Indeed. And which of Paul's letters say, "I give up: those bloody Corinthians are all sexual deviants and I can't bear them, God. How can I minister to them when they allow a fellow to sleep with his father's wife?" Where did Spurgeon say, "I wish I had gotten a real academic degree instead of doing what I did in Seminary. Why didn't anyone warn me hat I'd be happier as an English teacher?" Where did Jesus say, "My choice to bear the cross was the biggest mistake of my life"?

They didn't. And there is a difference in class between the passion in the garden and the passionate pleas of dismay that come from the iMonk's blog.
I think just on the face of it your comment is in error, so here are my questions:
1. What do you mean by emotionally unstable? How do you define it?
See above.
2. As has been asked before, does William Cowper “speak on behalf of Christianity”?
Sure: but when you can demonstrate that he leaned on his emotional distress for his writing rather than the astounding salve of the Cross, you can make the identity "Cowper is like Spenser" work.
3. Is there a place for openness, brokenness, confession and gospel contrition in the christian blogosphere”?
Sure. In what way are these things present in the excerpts of iMonk I have provided?

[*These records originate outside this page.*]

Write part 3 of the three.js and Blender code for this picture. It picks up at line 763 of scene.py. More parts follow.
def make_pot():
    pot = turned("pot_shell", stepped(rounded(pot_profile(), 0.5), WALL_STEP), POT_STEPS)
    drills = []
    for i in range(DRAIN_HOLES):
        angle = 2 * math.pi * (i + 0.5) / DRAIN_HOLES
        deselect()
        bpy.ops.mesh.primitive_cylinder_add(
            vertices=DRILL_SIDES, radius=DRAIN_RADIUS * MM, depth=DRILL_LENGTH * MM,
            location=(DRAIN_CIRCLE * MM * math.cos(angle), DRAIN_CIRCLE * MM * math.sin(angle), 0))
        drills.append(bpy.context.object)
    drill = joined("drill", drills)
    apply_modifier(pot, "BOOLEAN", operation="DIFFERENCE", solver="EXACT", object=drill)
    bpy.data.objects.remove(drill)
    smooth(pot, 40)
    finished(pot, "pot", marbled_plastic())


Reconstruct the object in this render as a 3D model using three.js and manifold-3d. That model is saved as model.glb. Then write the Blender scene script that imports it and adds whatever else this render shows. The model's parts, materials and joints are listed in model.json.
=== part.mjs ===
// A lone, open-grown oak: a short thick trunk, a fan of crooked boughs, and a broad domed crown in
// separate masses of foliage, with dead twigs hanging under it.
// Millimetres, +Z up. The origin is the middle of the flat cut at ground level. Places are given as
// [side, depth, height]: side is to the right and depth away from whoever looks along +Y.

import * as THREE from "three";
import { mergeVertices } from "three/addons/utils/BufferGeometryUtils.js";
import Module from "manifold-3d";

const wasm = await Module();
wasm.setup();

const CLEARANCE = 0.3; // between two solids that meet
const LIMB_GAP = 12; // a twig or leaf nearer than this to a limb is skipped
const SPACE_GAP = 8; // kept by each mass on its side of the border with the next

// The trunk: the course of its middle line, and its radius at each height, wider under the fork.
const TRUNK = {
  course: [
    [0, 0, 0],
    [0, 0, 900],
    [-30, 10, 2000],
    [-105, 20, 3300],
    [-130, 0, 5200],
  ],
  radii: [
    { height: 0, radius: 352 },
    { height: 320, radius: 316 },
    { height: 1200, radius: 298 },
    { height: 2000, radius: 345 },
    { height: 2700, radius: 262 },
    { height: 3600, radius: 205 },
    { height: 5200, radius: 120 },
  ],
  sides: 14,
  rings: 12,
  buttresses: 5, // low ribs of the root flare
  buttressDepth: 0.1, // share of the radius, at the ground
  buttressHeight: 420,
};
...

4. Spencer appeals to many readers for many reason. What do you think they are?
I'll bet there are about half as many reasons as there are readers of his writing. Since I am not a fan, I have no way to give you insight there. I will note, for the record, that I think the reasons for being an iMonk fan have nothing to do with spiritual discernment.
5. Is it possible that often what he is says is glorifying to God and edifying to the saints?

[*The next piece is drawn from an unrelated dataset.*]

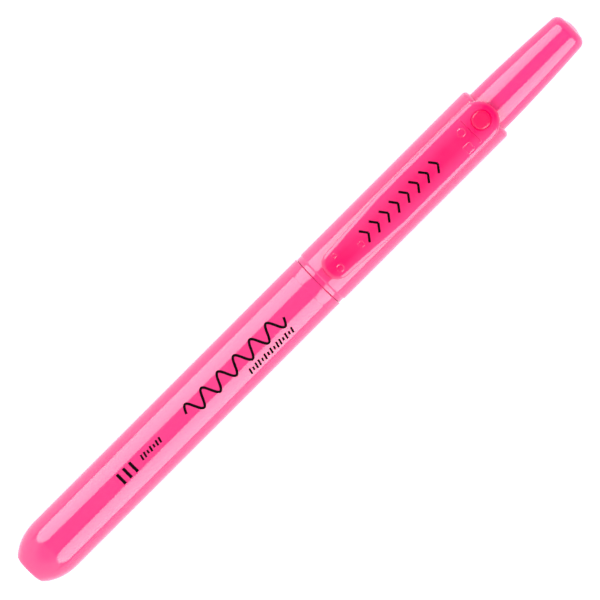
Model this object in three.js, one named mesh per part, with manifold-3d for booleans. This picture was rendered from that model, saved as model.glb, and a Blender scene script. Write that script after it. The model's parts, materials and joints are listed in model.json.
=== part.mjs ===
// Retractable highlighter: a click-action marker with a clip, a doored seal chamber and a rotary latch.
//
// Millimetres, +Z up. The pen lies on its underside with the clip on top. X runs along the pen, from
// the nose at -X to the knock button at +X. Inside the pen group a "station" is the distance from the
// nose's end along X, heights are measured from the pen's axis, and Y is across the pen.

import * as THREE from "three";
import { mergeVertices } from "three/addons/utils/BufferGeometryUtils.js";
import Module from "manifold-3d";

const wasm = await Module();
wasm.setup();

// ---- Driving dimensions ----

const LENGTH = 144; // nose end to button end
const BARREL_RADIUS = 5.85;
const SIDES = 32; // facets of every round piece; one facet faces straight down

const BORE_RADIUS = 4.85;
const NOSE_LENGTH = 7.07; // the rounded nose ends here
const NOSE_SPAN = 8.3; // length of the ellipse that the nose's outline follows
const NOSE_WALL = 0.8;
const OPENING_RADIUS = 2.6;

const JOINT_STATION = 76.6; // where the two barrels meet
const GROOVE_END = 77.6;
const GROOVE_RADIUS = 5.66;
const BARREL_END = 121.3;
const BARREL_CORNER = 0.9;
const MOUTH_RADIUS = 4.72; // lip that keeps the button in
const MOUTH_LENGTH = 1;
const SPIGOT_START = 74.2;
const SPIGOT_RADIUS = 5.3;
const SOCKET_GAP = 0.2; // left in front of the spigot

const FIT = 0.05; // gap between pieces that are pressed together
const RUNNING = 0.15; // end gap between pieces that pass each other

const DOOR_HINGE_STATION = 6;
const DOOR_HINGE_OFFSET = 3; // hinge line's distance from the pen's axis
const DOOR_THICKNESS = 0.35;
const DOOR_RADIUS = 2.45;
const DOOR_PIN_RADIUS = 0.2;
const DOOR_BORE_RADIUS = 0.27;
const KNUCKLE_RADIUS = 0.34;
const KNUCKLE_REACH = 1.15; // half the knuckle's length
const EAR_START = 1.25;
const EAR_END = 1.85;

const CHAMBER_START = 6.4;
const CHAMBER_WALL_END = 7.2;
const CHAMBER_END = 30;
const CHAMBER_RADIUS = 4.6;
const CHAMBER_BORE = 3.95;
const ORIFICE_RADIUS = 2.3;

const NIB_TIP = 10.6;
const NIB_RADIUS = 1.75;
const NIB_END = 31;
const SNOUT_START = 17;
const SNOUT_RADIUS = 2.1;
const HOLDER_SHOULDER = 22.8;
const INK_TUBE_START = 26;
const INK_TUBE_END = 80;
const INK_TUBE_RADIUS = 3.7;
const INK_TUBE_BORE = 3.35;
const SEAL_SETBACK = 1.3; // from the holder's shoulder to the rubber ring
const SEAL_RING_RADIUS = 3.47;
const SEAL_SECTION = 0.44;
const PLUG_DEPTH = 3.5; // how far the tail plug goes into the ink tube
const RESERVOIR_GAP = 0.2; // at each end of the reservoir
const TAIL_END = 86;
const TAIL_NECK_RADIUS = 2.6;
const STEM_RADIUS = 1.2;

const SPRING_RADIUS = 4.28;
const WIRE_RADIUS = 0.22;
const SPRING_TURNS = 11;
const COLLAR_START = 61;
const COLLAR_LENGTH = 1.2;
const COLLAR_RADIUS = 4.5;
const SEAT_LENGTH = 1;
const SEAT_RADIUS = 4.75;
const SEAT_CLEARANCE = 0.3; // round the ink tube

const ROTOR_END = 91.2;
const ROTOR_RADIUS = 3.2;
const STEM_LENGTH = 3.5;
const LUG_RADIUS = 4.1;
const LUG_HALF_ANGLE = 6; // degrees, also the ribs'
const LUG_COUNT = 4;
const TOOTH_HEIGHT = 0.8;
const TOOTH_OVERLAP = 0.5; // toothed rings run this far into their bodies
const TEETH = 8;
const SLEEVE_START = 80;
const SLEEVE_END = 97;
const SLEEVE_BORE = 4.25;
const RIB_START = 81.4;
const RIB_RADIUS = 3.45;

const THRUST_TIP = 92.25; // points of the thrust tube's teeth
const THRUST_RADIUS = 3.3;
const THRUST_BORE = 2.3;
const THRUST_SHOULDER = 113;
const KEY_LENGTH = 3;
const THRUST_END = 119;

const BUTTON_START = 112.8;
const BUTTON_RADIUS = 4.62;
const BUTTON_TAPER = 0.68; // lost from the radius over TAPER_LENGTH
const TAPER_LENGTH = 19.2;
const TAPER_POWER = 1.8;
const BUTTON_WALL = 0.8;
const BUTTON_END_WALL = 1.6;
const FLANGE_RADIUS = 4.78;
const FLANGE_LENGTH = 1.2;

const CLIP_TIP = 79;
const CLIP_TIP_RADIUS = 2.9; // half the clip's width at its tip
const CLIP_REAR = 122.9;
const CLIP_REAR_RADIUS = 3.9; // half the clip's width from CLIP_FULL_WIDTH back
const CLIP_FULL_WIDTH = 96;
const CLIP_UNDERSIDE = 7.1;
const CLIP_TOP = 8.5;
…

It is possible he could say such things. It is not in evidence, on-net, in what I have read or provided as evidence.
I need to end by telling you that from what I have read in your blog, I think you and I would get along swimmingly if we met in real life. You seem to me to be smart, funny and a true lover of the gospel and I really look forward to reading more on your blog.

Scott
I cannot have lunch with everybody – even if you all paid. However, I hope this exchange gives you insight into what you are advocating and what I am advocating in this topic.